Task requirements » Quote the data below in full, please, without altering anything.

━━━━━━━━━━

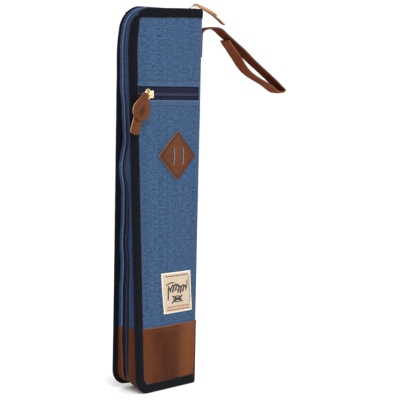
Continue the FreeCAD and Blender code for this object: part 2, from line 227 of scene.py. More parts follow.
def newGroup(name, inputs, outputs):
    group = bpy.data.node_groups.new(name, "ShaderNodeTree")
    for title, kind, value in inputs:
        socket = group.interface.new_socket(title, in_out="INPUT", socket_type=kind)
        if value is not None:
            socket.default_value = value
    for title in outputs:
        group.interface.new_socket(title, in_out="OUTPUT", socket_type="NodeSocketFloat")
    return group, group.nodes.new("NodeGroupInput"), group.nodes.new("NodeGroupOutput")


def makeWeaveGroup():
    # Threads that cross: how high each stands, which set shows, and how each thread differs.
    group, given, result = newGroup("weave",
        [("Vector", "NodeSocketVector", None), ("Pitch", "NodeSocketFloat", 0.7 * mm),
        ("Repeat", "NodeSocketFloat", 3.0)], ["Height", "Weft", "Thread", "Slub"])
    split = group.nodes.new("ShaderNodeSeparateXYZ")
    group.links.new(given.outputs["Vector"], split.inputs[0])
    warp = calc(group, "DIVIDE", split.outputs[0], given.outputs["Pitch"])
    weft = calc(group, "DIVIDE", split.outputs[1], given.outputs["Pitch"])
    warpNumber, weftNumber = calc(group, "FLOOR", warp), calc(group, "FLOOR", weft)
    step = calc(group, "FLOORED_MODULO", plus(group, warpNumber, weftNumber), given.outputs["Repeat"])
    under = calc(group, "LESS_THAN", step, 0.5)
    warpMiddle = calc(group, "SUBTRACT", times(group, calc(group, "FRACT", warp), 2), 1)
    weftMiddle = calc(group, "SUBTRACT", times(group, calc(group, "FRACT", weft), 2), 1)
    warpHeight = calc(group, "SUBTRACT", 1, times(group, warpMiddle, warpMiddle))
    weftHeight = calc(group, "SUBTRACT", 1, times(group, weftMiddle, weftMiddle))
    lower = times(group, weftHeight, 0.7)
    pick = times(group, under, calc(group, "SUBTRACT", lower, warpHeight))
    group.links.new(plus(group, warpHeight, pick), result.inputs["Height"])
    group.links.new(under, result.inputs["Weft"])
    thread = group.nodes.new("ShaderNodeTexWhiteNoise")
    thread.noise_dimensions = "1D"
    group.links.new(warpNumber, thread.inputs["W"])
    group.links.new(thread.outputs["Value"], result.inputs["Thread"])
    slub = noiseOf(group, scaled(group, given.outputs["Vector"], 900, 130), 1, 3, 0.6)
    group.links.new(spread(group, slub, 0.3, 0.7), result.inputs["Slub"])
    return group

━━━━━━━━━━

In response »
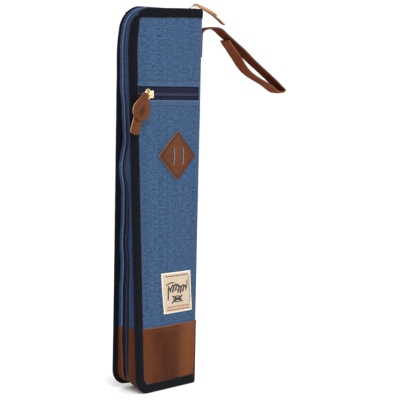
Continue the FreeCAD and Blender code for this object: part 2, from line 227 of scene.py. More parts follow.
def newGroup(name, inputs, outputs):
    group = bpy.data.node_groups.new(name, "ShaderNodeTree")
    for title, kind, value in inputs:
        socket = group.interface.new_socket(title, in_out="INPUT", socket_type=kind)
        if value is not None:
            socket.default_value = value
    for title in outputs:
        group.interface.new_socket(title, in_out="OUTPUT", socket_type="NodeSocketFloat")
    return group, group.nodes.new("NodeGroupInput"), group.nodes.new("NodeGroupOutput")


def makeWeaveGroup():
    # Threads that cross: how high each stands, which set shows, and how each thread differs.
    group, given, result = newGroup("weave",
        [("Vector", "NodeSocketVector", None), ("Pitch", "NodeSocketFloat", 0.7 * mm),
        ("Repeat", "NodeSocketFloat", 3.0)], ["Height", "Weft", "Thread", "Slub"])
    split = group.nodes.new("ShaderNodeSeparateXYZ")
    group.links.new(given.outputs["Vector"], split.inputs[0])
    warp = calc(group, "DIVIDE", split.outputs[0], given.outputs["Pitch"])
    weft = calc(group, "DIVIDE", split.outputs[1], given.outputs["Pitch"])
    warpNumber, weftNumber = calc(group, "FLOOR", warp), calc(group, "FLOOR", weft)
    step = calc(group, "FLOORED_MODULO", plus(group, warpNumber, weftNumber), given.outputs["Repeat"])
    under = calc(group, "LESS_THAN", step, 0.5)
    warpMiddle = calc(group, "SUBTRACT", times(group, calc(group, "FRACT", warp), 2), 1)
    weftMiddle = calc(group, "SUBTRACT", times(group, calc(group, "FRACT", weft), 2), 1)
    warpHeight = calc(group, "SUBTRACT", 1, times(group, warpMiddle, warpMiddle))
    weftHeight = calc(group, "SUBTRACT", 1, times(group, weftMiddle, weftMiddle))
    lower = times(group, weftHeight, 0.7)
    pick = times(group, under, calc(group, "SUBTRACT", lower, warpHeight))
    group.links.new(plus(group, warpHeight, pick), result.inputs["Height"])
    group.links.new(under, result.inputs["Weft"])
    thread = group.nodes.new("ShaderNodeTexWhiteNoise")
    thread.noise_dimensions = "1D"
    group.links.new(warpNumber, thread.inputs["W"])
    group.links.new(thread.outputs["Value"], result.inputs["Thread"])
    slub = noiseOf(group, scaled(group, given.outputs["Vector"], 900, 130), 1, 3, 0.6)
    group.links.new(spread(group, slub, 0.3, 0.7), result.inputs["Slub"])
    return group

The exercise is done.